Calloway cited House Bill 7207, or the Community Planning Act, passed in 2011 and signed into law by Gov. Rick Scott, which handcuffed local governments from imposing what was once state-required concurrency for transportation, parks and schools. The bill allows developers to build without making improvements on over-capacity or failing roadways, which aren’t considered when performing traffic analyses.

Calloway says the City of Tampa can’t legally require M/I Homes to make the connections, but are encouraging them to work with Pasco County, which M/I Homes says it is continuing to do so.

“I think there is more interest in making those connections than there has been,” said K-Bar Ranch attorney Donna Feldman. “I think, in time, they will occur.”
Feldman also said that at the Wesley Chapel Roadways presentation on May 29, it was shown that the majority of those on the Pasco side wanted connections.
However, that “majority” was only true for two of three potential connections — at Meadow Pointe Blvd. & K-Bar Ranch Pkwy., and Wyndfields Blvd. at K-Bar Ranch Pkwy.

No indication has been given that there is enough support for the most convenient, controversial and contentious connection — between Kinnan St. and Mansfield Blvd. in Meadow Pointe.
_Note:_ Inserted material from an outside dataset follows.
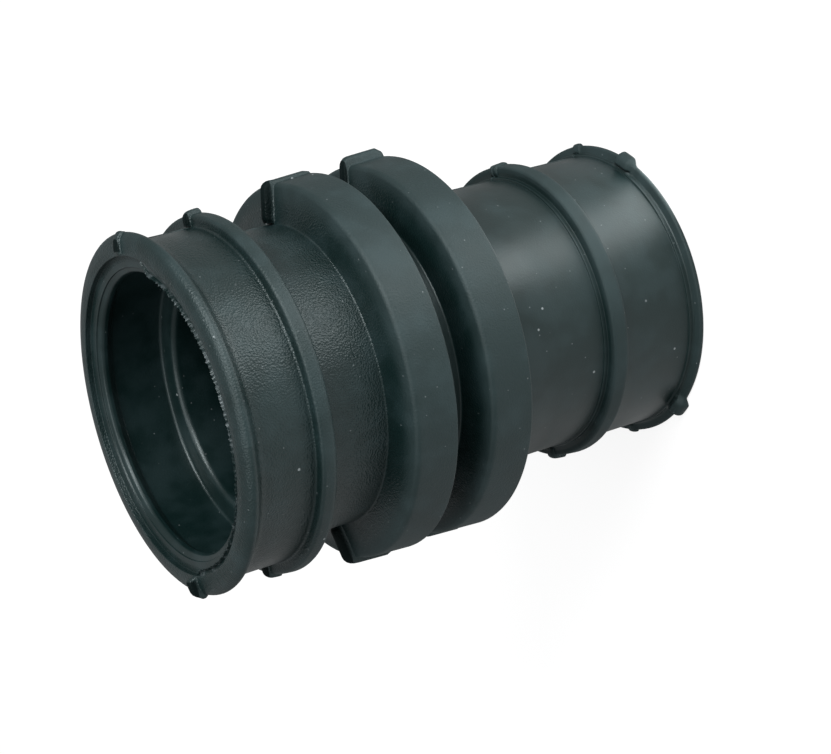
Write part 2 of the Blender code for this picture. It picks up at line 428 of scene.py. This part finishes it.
def sleeveMesh():
    points, marks = denserSection(*roundedSection(sectionCorners()))
    heights = np.stack([beadHeights(points, marks, side) for side in (0, 1)], axis=1)
    outside = np.arange(len(points)) < marks["nearRingRoot"]
    outside &= runLength(points) > beads["seamStart"]
    normals = sectionNormals(points)
    shares = evenShares(), sharesWithLugs()
    rings = []
    for (radius, z), normal, (right, left), out in zip(points, normals, heights, outside):
        angles = columnAngles(radius, *shares)
        offSeam = np.abs(radius * np.sin(angles))
        lift = beadLift(offSeam, np.where(np.cos(angles) > 0.0, right, left))
        if out:
            lift = np.maximum(lift, np.maximum(seamLift(offSeam), lugLift(angles, z)))
        reach = radius + normal[0] * lift
        level = z + normal[1] * lift
        rings.append(np.stack((reach * np.cos(angles), reach * np.sin(angles), level), axis=1))
    return ringMesh("connectorSleeve", rings)


# Thin flash inside the mouth's edge, on the -Y half of the mould, with a torn inner edge
flash = {
    "columns": 900,
    "seed": 7,
    "teeth": 400,                # more than go round once
    "tooth": 0.62,               # usual distance between two teeth
    "spread": (0.5, 1.5),        # least and most of that distance, as shares of it
    "tall": (0.25, 1.0),         # a tooth's height as a share of the tallest
    "toothHalf": (0.3, 0.15),    # half its width, and how much a tall one adds
    "bite": 0.30,                # height of the tallest teeth
    "inner": (22.2, 23.6),       # radius of the torn edge near +X and near -X
    "level": (0.62, 0.22),       # its depth below the mouth there
    "turn": (65.0, 120.0),       # degrees from +X where it goes over from one to the other
    "ends": (14.0, 177.0),       # degrees from +X where the flash starts and ends
    "fade": 10.0,                # over so many degrees
    "thickness": 0.12,
    "edgeThickness": 0.048,
    "footWidth": 0.28,           # from the torn edge to the groove outside it
    "groove": 0.50,              # depth of that groove
    "rise": 0.08,                # how much higher a tooth stands
    "curl": 0.12,                # and how much its tip bends up
    "sunk": 0.08,                # below the mouth's face
    "hidden": 0.25,              # where it starts in the wall, outside the mouth's edge
    "hiddenWidth": 0.1,
    "footGap": 0.05,             # least distance from the groove to the outer edge
}


def tornTeeth():
    # Height of the teeth at each column, as a share of the tallest
    random = np.random.default_rng(flash["seed"])
    around = np.arange(flash["columns"]) / flash["columns"] * 2 * math.pi * sleeve["lipStep"]
    places = np.cumsum(random.uniform(*flash["spread"], flash["teeth"])) * flash["tooth"]
    tall = random.uniform(*flash["tall"], flash["teeth"])
    off = np.abs(around[:, None] - places[None, :])
    narrow, wider = flash["toothHalf"]
    return (tall * np.clip(1.0 - off / (narrow + wider * tall), 0.0, 1.0)).max(axis=1)


def flashMesh():
    tooth = tornTeeth()
    angle = np.arange(flash["columns"]) / flash["columns"] * 2 * math.pi
    degrees = np.degrees(angle)
    share = smooth(degrees, *flash["turn"])
    (start, end), half = flash["ends"], flash["fade"] / 2
    there = smooth(degrees, start - half, start + half)
    there = there * (1.0 - smooth(degrees, end - half, end + half))
    wall = sleeve["mouth"] + flash["hidden"]
    edge = blend(share, *flash["inner"]) + flash["bite"] * (0.5 - tooth)
    depth = blend(share, *flash["level"]) - flash["rise"] * tooth
    inner = blend(there, wall, edge)
    outer = np.full(flash["columns"], wall + flash["hiddenWidth"])
    foot = inner + flash["footWidth"] + flash["bite"] * (tooth - 0.5)
    foot = np.minimum(foot, outer - flash["footGap"])
    thickness = flash["thickness"]
    groove = flash["groove"] * there
    top = np.full(flash["columns"], height["mouth"] - flash["sunk"])
    tip = top - depth + flash["curl"] * tooth
    rings = (
        (outer, top - 2 * thickness - groove),
        (outer, top),
        (foot, top - depth - groove),
        (inner, tip),
        (inner, tip - flash["edgeThickness"]),
        (foot, top - depth - groove - thickness),
    )
    return ringMesh("mouthFlash", [
        np.stack((radius * np.cos(angle), -radius * np.sin(angle), level), axis=1)
        for radius, level in rings
    ], mirrored=True)


flashPiece = addObject("mouthFlash", flashMesh())
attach(flashPiece, "root")
print("flash torn")

sleevePiece = addObject("connectorSleeve", sleeveMesh())
sleevePiece.data.shade_smooth()
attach(sleevePiece, "root")
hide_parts("connector_sleeve")
print("sleeve shaped")


class Strand:
    # One value in a node tree; an expression on it adds Math nodes
    def __init__(self, paint, socket):
        self.paint = paint
        self.socket = socket

    def by(self, operation, *values):
        return self.paint.node("ShaderNodeMath", {"operation": operation}, dict(enumerate(values)))

    def output(self, name):
        return Strand(self.paint, self.socket.node.outputs[name])

    def __add__(self, other):
        return self.by("ADD", self, other)

    def __radd__(self, other):
        return self.by("ADD", other, self)

    def __sub__(self, other):
        return self.by("SUBTRACT", self, other)

    def __rsub__(self, other):
        return self.by("SUBTRACT", other, self)

    def __mul__(self, other):
        return self.by("MULTIPLY", self, other)

    def __rmul__(self, other):
        return self.by("MULTIPLY", other, self)

    def __truediv__(self, other):
        return self.by("DIVIDE", self, other)

    def __pow__(self, other):
        return self.by("POWER", self, other)

    def __abs__(self):
        return self.by("ABSOLUTE", self)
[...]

Pasco County District 2 commissioner Mike Moore, who represents the area, is on record as being adamantly opposed to it. He has suggested the Pasco Board of Commissioners (BOC) may not even vote on the connections until next year.
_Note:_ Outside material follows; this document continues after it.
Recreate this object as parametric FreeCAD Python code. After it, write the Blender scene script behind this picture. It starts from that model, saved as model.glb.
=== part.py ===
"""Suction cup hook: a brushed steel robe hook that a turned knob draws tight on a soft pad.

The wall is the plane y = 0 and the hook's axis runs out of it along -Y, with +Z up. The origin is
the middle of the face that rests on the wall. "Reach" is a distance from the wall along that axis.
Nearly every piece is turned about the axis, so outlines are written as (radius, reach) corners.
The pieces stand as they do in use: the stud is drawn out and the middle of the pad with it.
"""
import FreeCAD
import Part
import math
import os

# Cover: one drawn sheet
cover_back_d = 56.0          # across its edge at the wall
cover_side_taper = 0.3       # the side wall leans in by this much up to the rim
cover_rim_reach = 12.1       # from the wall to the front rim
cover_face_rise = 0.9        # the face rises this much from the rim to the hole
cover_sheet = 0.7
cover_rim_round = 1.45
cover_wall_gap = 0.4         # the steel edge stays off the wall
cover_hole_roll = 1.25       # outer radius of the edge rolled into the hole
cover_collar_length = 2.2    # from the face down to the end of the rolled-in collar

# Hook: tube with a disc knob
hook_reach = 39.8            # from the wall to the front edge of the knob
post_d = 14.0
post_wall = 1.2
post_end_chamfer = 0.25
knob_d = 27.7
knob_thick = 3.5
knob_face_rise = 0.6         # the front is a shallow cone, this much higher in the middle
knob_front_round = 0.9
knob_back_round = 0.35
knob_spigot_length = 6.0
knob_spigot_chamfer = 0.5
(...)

While Moore favors only two of the three connections, the City of Tampa feels that all three connections need to be made.

But, Margelowsky isn’t convinced the Tampa City Council will hold firm on that stance. “Without requiring roads (before passing the rezoning), now Pasco County can sit on this for five years,” he said. “I know that the Wyndfields and Meadow Pointe Blvd. connections will get done, but I don’t see anybody going and actually fighting for Kinnan-Mansfield.”

Connections or no connections, Feldman said the rezoning needed to be approved. The 2,280 acres of K-Bar Ranch was annexed into Tampa in 2002 to “grow the wealth, size and import of the City of Tampa, and the City of Tampa has done that,” she said.

She said the land-use entitlements allow for far more density than what was allowed for in a 2015 rezoning of the area.

The current rezoning is for a northwest portion of land adjacent to Kinnan St., and a northeast portion of K-Bar Ranch adjacent to Morris Bridge Rd. The rest, Feldman says, already has been rezoned.

Feldman told council members that M/I Homes has done its part. The financial impact of building K-Bar Ranch Pkwy is $18.8-million, and she said that M/I Homes also donated 60 acres of K-Bar Ranch land to the city for a park, which also was more than required.

“This project, as a whole, has been mitigated over and above what is necessary to accommodate this rezoning, which really started with the annexation of this project in the early 2000s,” Feldman said as she asked the council for approval.

K-Bar already has roughly 500 homes and townhomes already built, with another 700 or so approved in 2015 — despite similar protests from residents then about a lack infrastructure and roads — that currently are under construction. The new rezoning will add nearly 700 more homes to the community, bringing the total to nearly 1,900.